To reject background from pions and electrons, Cerenkov detectors and time-of-flight detectors are the outermost components of the experiment. A calorimeter at the end distinguishes electrons from muons.

The muon emittance is measured with scintillating-fibre tracking detectors in a 4-tesla magnetic field both before and after the main cooling cell. A diffuser can be placed in front of the first tracking detector to study the cooling of muon beams with larger emittance.

The main cooling cell consists of a secondary LiH absorber, a radio frequency cavity (RF cavity), coils to focus the beam onto the central main absorber (LiH or LH_{2}), magnet coils to focus the beam leaving the main absorber, a second RF cavity, and another secondary LiH absorber.

While the secondary absorbers contribute to cooling, their main purpose is to stop electrons released in the RF cavities. The RF cavities are designed to accelerate the muons. As they cannot be synchronized with the incoming muons, some muons will be accelerated while others will be decelerated. The time of flight measurements allow a calculation of the electric field that the muons experienced in the cavities.

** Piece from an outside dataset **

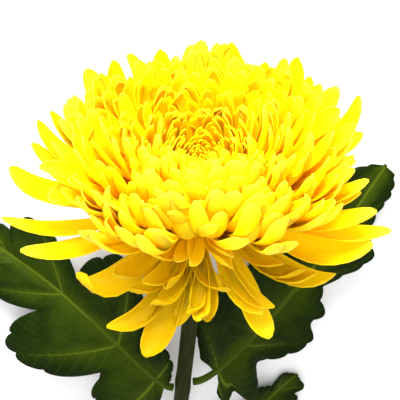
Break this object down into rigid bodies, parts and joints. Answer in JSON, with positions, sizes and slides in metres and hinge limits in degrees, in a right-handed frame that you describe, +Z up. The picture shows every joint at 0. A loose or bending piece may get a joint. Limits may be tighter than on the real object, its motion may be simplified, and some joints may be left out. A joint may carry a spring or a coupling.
{
  "type": "cut decorative chrysanthemum",
  "caption": "Cut yellow chrysanthemum lying down: a full bloom of hooded ray petals on a leafy stem with large lobed leaves.",
  "frame": {"origin": "middle of the footprint on the surface the flower lies on", "axes": "+Y along the stem, from its cut end towards the bloom; +Z up from the surface; +X to the right seen from above with the bloom away"},
  "size_m": [0.157, 0.214, 0.0948],
  "materials": {
    "petal_yellow": "soft matte petal, translucent",
    "calyx_green": "matte green bracts",
    "stem_green": "ribbed, slightly woody green stem",
    "leaf_green": "leathery dark green with a soft sheen"
  },
  "bodies": {
    "root": {"bloom": "petal_yellow", "calyx": "calyx_green", "stem": "stem_green", "leaf_left_upper": "leaf_green", "leaf_right_upper": "leaf_green", "leaf_right_lower": "leaf_green", "leaf_left_lower": "leaf_green"}
  },
  "joints": []
}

The baseline main absorber is a LiH disk 65 mm thick. Alternatively, a 350 mm liquid hydrogen vessel can be used.

=== Detectors ===
Muons pass through the cooling channel one-by-one. The muons' phase space coordinates will be measured by time-of-flight scintillators and scintillating fibre tracking detectors upstream and downstream of the cooling channel. Muons will be distinguished from other particles in the beam using a combination of the spectrometers and the so-called Particle Identification (PID) detectors, three time-of-flight scintillators, a Cerenkov detector, and a calorimeter.

== Status ==
As of 2017, MICE is taking data, and upgrades to a longer cooling cell are considered.